The Board believes heavy workloads could prevent an engagement partner from providing adequate and focused attention to an audit engagement. The information provided by the metrics at the engagement level may help audit committee members and other stakeholders understand the various activities competing for an engagement partner's time.
Studies find that excessive audit partner workloads can have negative impacts on audit effectiveness, although the literature also suggests that partners may be less affected than more junior staff. 115
Footnotes:
115 ? See, e.g., Seokyoun Hwang and Philip Keejae Hong, Auditors' Workload and Audit Quality under Audit Hour Budget Pressure: Evidence from the Korean Audit Market, 26 International Journal of Auditing 371, (2022); John Goodwin and Donghui Wu, What is the Relationship Between Audit Partner Busyness and Audit Quality?, 33 Contemporary Accounting Research 341, (2016); Persellin, et al., Auditor Perceptions.

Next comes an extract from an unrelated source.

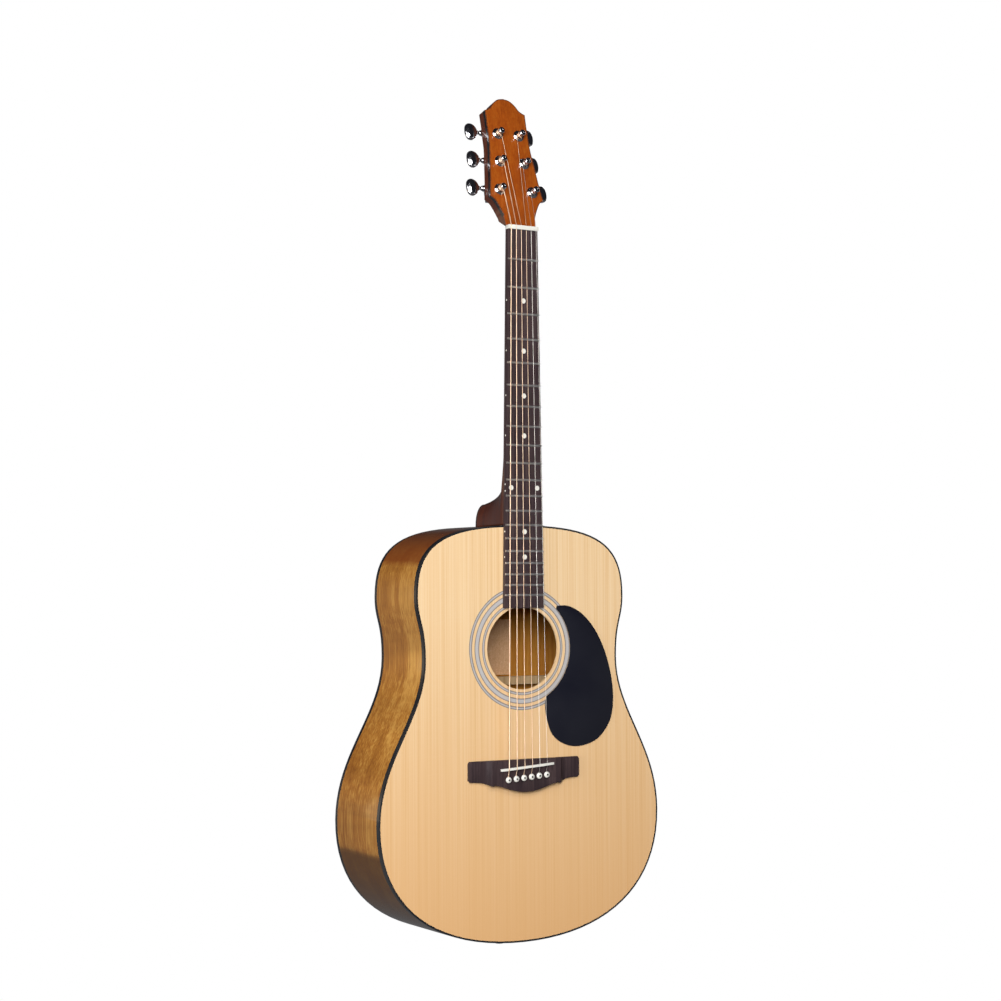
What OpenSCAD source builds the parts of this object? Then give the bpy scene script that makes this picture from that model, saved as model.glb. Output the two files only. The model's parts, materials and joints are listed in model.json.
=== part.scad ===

The proposal set forth requirements for firms to calculate firm-level and quarterly engagement-level workload metrics for (i) engagement partners and (ii) other partners, managers, and staff. The Board proposed separate reporting for engagement partners at both the firm and engagement level, as they have primary responsibility for the audit. At the engagement level, the Board proposed limiting reporting to the core engagement team, which the Board believes would be more useful to investors and other stakeholders than information regarding the entire engagement team (some of whom may have extremely limited participation in the audit).
The proposed calculations for workload at both the firm and engagement levels included all working hours incurred during the relevant periods: hours incurred on issuer and non-issuer engagements as well as on training, practice development, staff development, or other firm activities. 116
Footnotes:
116 ?Hours worked for purposes of the proposed metrics excluded hours that were not considered working hours ( e.g., paid time off and holiday time).
[top] The Board adopted this metric area substantially as proposed, with modifications discussed in more detail below.
Some commenters agreed with requiring firm- and engagement-level metrics in this area, stating that the proposed workload metrics ensure there is appropriate attention and focus on audit engagements. One commenter asserted that the proposed firm-level metric is significantly less complicated than the engagement-level metric and should be sufficient for assessing a firm's capacity to accept new clients. However, the same commenter expressed concern that the proposed engagement-level metric is very complicated and would take considerable effort for firms to compile and calculate for every engagement. Further, the commenter expressed concern that the cost of calculating this metric likely exceeds any benefit. Another commenter stated that just having higher workload during peak months does not necessarily impact audit quality.
While some firms and firm-related groups generally expressed support for public disclosure of the firm-level workload metrics, they also expressed concerns with the metrics or requested modifications be considered for firm-level workload calculations. Some firms and firm-related groups questioned what benefits stakeholders would gain from the information. Commenters suggested that alternative measures, such as an annual utilization metric as reported in firms' audit quality reports, may be more meaningful to reflect how a firm is measuring and monitoring the activities competing for their professionals' time. 117 Further, some of these commenters expressed concern about the effort involved in collecting, analyzing, and reporting the data for average weekly hours on a quarterly basis.
Footnotes:
117 ?One example of a utilization metric reported in firms' audit quality reports is "average annual hours worked by audit professionals over 40 hours per week."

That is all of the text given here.